Write the material out again, line by line, exactly as it is.

··· MATERIAL

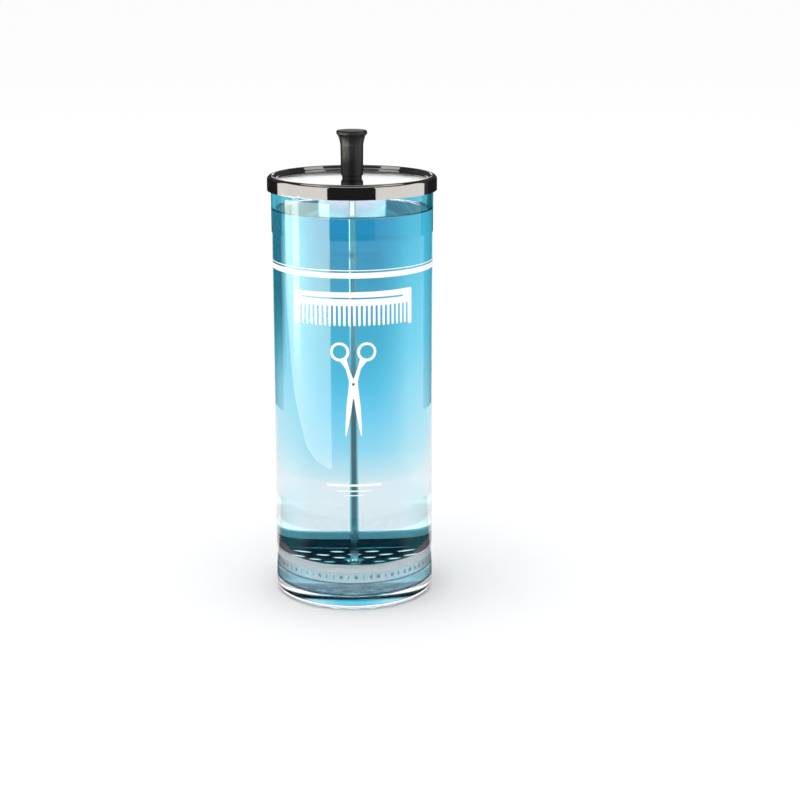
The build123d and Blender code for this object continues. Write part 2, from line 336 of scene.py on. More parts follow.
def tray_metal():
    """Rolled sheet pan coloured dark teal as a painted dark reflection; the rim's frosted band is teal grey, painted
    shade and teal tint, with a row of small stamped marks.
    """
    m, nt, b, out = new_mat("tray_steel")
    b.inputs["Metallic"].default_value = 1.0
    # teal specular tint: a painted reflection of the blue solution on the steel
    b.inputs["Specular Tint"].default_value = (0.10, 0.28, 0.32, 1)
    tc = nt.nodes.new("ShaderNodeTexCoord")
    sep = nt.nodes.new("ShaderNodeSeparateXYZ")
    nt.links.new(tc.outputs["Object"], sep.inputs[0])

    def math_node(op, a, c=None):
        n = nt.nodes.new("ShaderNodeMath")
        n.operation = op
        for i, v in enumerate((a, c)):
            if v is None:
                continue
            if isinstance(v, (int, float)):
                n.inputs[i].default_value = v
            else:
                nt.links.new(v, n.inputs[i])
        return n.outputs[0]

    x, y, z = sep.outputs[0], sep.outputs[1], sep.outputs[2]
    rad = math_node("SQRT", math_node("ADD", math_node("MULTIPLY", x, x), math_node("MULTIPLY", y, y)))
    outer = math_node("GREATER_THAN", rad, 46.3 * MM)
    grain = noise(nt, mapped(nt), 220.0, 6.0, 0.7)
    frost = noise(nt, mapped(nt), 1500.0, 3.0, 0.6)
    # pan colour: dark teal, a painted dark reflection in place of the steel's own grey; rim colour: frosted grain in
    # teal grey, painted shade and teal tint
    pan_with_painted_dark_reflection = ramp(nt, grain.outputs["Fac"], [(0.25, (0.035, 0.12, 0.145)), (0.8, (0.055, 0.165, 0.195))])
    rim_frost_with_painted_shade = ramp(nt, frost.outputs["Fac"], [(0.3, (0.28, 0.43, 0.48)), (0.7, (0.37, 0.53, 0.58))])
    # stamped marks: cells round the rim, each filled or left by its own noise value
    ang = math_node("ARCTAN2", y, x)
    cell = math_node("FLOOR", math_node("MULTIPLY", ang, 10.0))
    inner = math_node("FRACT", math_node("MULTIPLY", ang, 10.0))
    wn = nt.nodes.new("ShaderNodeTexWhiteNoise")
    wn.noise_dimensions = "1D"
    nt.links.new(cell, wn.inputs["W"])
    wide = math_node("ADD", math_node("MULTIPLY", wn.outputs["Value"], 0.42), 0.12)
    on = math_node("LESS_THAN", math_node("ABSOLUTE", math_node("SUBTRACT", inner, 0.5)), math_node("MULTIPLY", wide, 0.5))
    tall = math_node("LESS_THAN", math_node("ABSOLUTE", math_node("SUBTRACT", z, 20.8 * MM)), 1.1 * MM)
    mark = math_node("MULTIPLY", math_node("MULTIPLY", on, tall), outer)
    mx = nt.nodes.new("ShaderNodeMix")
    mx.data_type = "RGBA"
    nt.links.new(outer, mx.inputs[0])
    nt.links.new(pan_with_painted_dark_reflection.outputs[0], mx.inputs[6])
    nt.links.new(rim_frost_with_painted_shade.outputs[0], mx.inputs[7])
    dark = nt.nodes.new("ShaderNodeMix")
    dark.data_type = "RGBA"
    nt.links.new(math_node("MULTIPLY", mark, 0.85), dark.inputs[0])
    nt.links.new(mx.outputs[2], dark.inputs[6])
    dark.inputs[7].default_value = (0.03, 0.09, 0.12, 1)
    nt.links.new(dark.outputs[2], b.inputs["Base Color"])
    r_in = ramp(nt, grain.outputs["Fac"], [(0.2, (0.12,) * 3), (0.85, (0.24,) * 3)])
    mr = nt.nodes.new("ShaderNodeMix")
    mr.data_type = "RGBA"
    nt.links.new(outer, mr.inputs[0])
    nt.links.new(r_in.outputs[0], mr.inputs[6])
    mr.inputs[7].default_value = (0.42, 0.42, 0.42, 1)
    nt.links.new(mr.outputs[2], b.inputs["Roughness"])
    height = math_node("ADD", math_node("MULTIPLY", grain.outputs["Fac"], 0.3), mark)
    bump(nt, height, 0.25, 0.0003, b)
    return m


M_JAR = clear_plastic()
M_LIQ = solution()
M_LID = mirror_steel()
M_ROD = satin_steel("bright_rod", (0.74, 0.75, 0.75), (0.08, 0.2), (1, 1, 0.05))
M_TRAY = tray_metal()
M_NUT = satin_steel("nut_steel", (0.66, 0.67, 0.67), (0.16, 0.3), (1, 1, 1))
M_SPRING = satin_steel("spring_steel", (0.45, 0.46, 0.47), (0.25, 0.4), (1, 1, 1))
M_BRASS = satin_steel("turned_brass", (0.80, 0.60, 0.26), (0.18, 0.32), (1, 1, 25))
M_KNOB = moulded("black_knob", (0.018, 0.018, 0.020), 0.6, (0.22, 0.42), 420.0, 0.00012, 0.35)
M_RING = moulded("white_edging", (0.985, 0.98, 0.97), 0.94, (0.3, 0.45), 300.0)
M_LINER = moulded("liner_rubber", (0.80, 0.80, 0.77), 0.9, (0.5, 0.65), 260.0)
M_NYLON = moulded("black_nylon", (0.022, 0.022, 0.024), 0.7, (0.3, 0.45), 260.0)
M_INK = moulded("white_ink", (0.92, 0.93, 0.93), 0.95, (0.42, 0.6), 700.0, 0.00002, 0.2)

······

EXERCISE RESPONSE ->
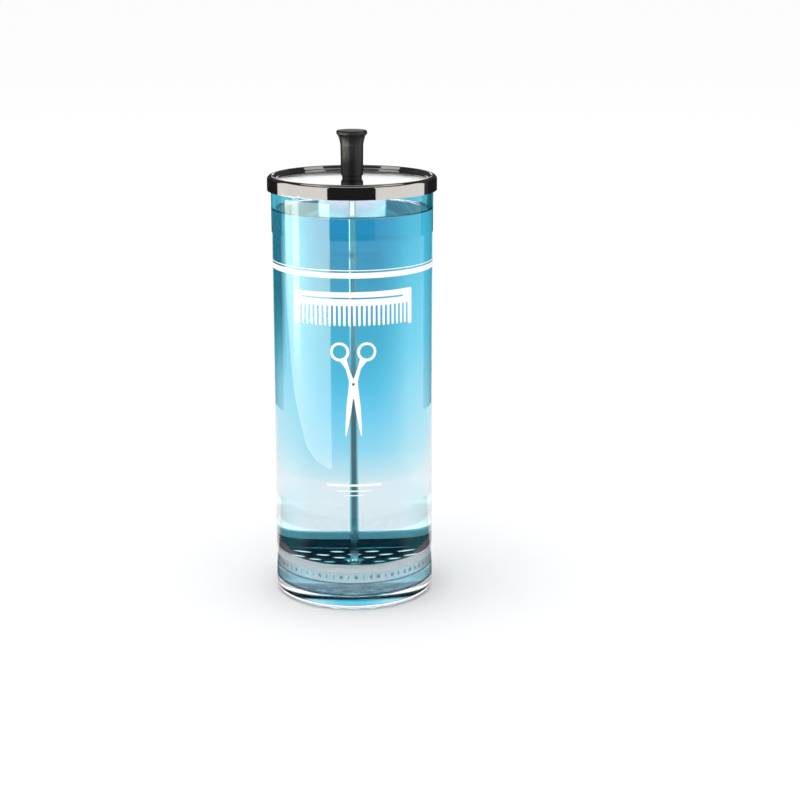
The build123d and Blender code for this object continues. Write part 2, from line 336 of scene.py on. More parts follow.
def tray_metal():
    """Rolled sheet pan coloured dark teal as a painted dark reflection; the rim's frosted band is teal grey, painted
    shade and teal tint, with a row of small stamped marks.
    """
    m, nt, b, out = new_mat("tray_steel")
    b.inputs["Metallic"].default_value = 1.0
    # teal specular tint: a painted reflection of the blue solution on the steel
    b.inputs["Specular Tint"].default_value = (0.10, 0.28, 0.32, 1)
    tc = nt.nodes.new("ShaderNodeTexCoord")
    sep = nt.nodes.new("ShaderNodeSeparateXYZ")
    nt.links.new(tc.outputs["Object"], sep.inputs[0])

    def math_node(op, a, c=None):
        n = nt.nodes.new("ShaderNodeMath")
        n.operation = op
        for i, v in enumerate((a, c)):
            if v is None:
                continue
            if isinstance(v, (int, float)):
                n.inputs[i].default_value = v
            else:
                nt.links.new(v, n.inputs[i])
        return n.outputs[0]

    x, y, z = sep.outputs[0], sep.outputs[1], sep.outputs[2]
    rad = math_node("SQRT", math_node("ADD", math_node("MULTIPLY", x, x), math_node("MULTIPLY", y, y)))
    outer = math_node("GREATER_THAN", rad, 46.3 * MM)
    grain = noise(nt, mapped(nt), 220.0, 6.0, 0.7)
    frost = noise(nt, mapped(nt), 1500.0, 3.0, 0.6)
    # pan colour: dark teal, a painted dark reflection in place of the steel's own grey; rim colour: frosted grain in
    # teal grey, painted shade and teal tint
    pan_with_painted_dark_reflection = ramp(nt, grain.outputs["Fac"], [(0.25, (0.035, 0.12, 0.145)), (0.8, (0.055, 0.165, 0.195))])
    rim_frost_with_painted_shade = ramp(nt, frost.outputs["Fac"], [(0.3, (0.28, 0.43, 0.48)), (0.7, (0.37, 0.53, 0.58))])
    # stamped marks: cells round the rim, each filled or left by its own noise value
    ang = math_node("ARCTAN2", y, x)
    cell = math_node("FLOOR", math_node("MULTIPLY", ang, 10.0))
    inner = math_node("FRACT", math_node("MULTIPLY", ang, 10.0))
    wn = nt.nodes.new("ShaderNodeTexWhiteNoise")
    wn.noise_dimensions = "1D"
    nt.links.new(cell, wn.inputs["W"])
    wide = math_node("ADD", math_node("MULTIPLY", wn.outputs["Value"], 0.42), 0.12)
    on = math_node("LESS_THAN", math_node("ABSOLUTE", math_node("SUBTRACT", inner, 0.5)), math_node("MULTIPLY", wide, 0.5))
    tall = math_node("LESS_THAN", math_node("ABSOLUTE", math_node("SUBTRACT", z, 20.8 * MM)), 1.1 * MM)
    mark = math_node("MULTIPLY", math_node("MULTIPLY", on, tall), outer)
    mx = nt.nodes.new("ShaderNodeMix")
    mx.data_type = "RGBA"
    nt.links.new(outer, mx.inputs[0])
    nt.links.new(pan_with_painted_dark_reflection.outputs[0], mx.inputs[6])
    nt.links.new(rim_frost_with_painted_shade.outputs[0], mx.inputs[7])
    dark = nt.nodes.new("ShaderNodeMix")
    dark.data_type = "RGBA"
    nt.links.new(math_node("MULTIPLY", mark, 0.85), dark.inputs[0])
    nt.links.new(mx.outputs[2], dark.inputs[6])
    dark.inputs[7].default_value = (0.03, 0.09, 0.12, 1)
    nt.links.new(dark.outputs[2], b.inputs["Base Color"])
    r_in = ramp(nt, grain.outputs["Fac"], [(0.2, (0.12,) * 3), (0.85, (0.24,) * 3)])
    mr = nt.nodes.new("ShaderNodeMix")
    mr.data_type = "RGBA"
    nt.links.new(outer, mr.inputs[0])
    nt.links.new(r_in.outputs[0], mr.inputs[6])
    mr.inputs[7].default_value = (0.42, 0.42, 0.42, 1)
    nt.links.new(mr.outputs[2], b.inputs["Roughness"])
    height = math_node("ADD", math_node("MULTIPLY", grain.outputs["Fac"], 0.3), mark)
    bump(nt, height, 0.25, 0.0003, b)
    return m


M_JAR = clear_plastic()
M_LIQ = solution()
M_LID = mirror_steel()
M_ROD = satin_steel("bright_rod", (0.74, 0.75, 0.75), (0.08, 0.2), (1, 1, 0.05))
M_TRAY = tray_metal()
M_NUT = satin_steel("nut_steel", (0.66, 0.67, 0.67), (0.16, 0.3), (1, 1, 1))
M_SPRING = satin_steel("spring_steel", (0.45, 0.46, 0.47), (0.25, 0.4), (1, 1, 1))
M_BRASS = satin_steel("turned_brass", (0.80, 0.60, 0.26), (0.18, 0.32), (1, 1, 25))
M_KNOB = moulded("black_knob", (0.018, 0.018, 0.020), 0.6, (0.22, 0.42), 420.0, 0.00012, 0.35)
M_RING = moulded("white_edging", (0.985, 0.98, 0.97), 0.94, (0.3, 0.45), 300.0)
M_LINER = moulded("liner_rubber", (0.80, 0.80, 0.77), 0.9, (0.5, 0.65), 260.0)
M_NYLON = moulded("black_nylon", (0.022, 0.022, 0.024), 0.7, (0.3, 0.45), 260.0)
M_INK = moulded("white_ink", (0.92, 0.93, 0.93), 0.95, (0.42, 0.6), 700.0, 0.00002, 0.2)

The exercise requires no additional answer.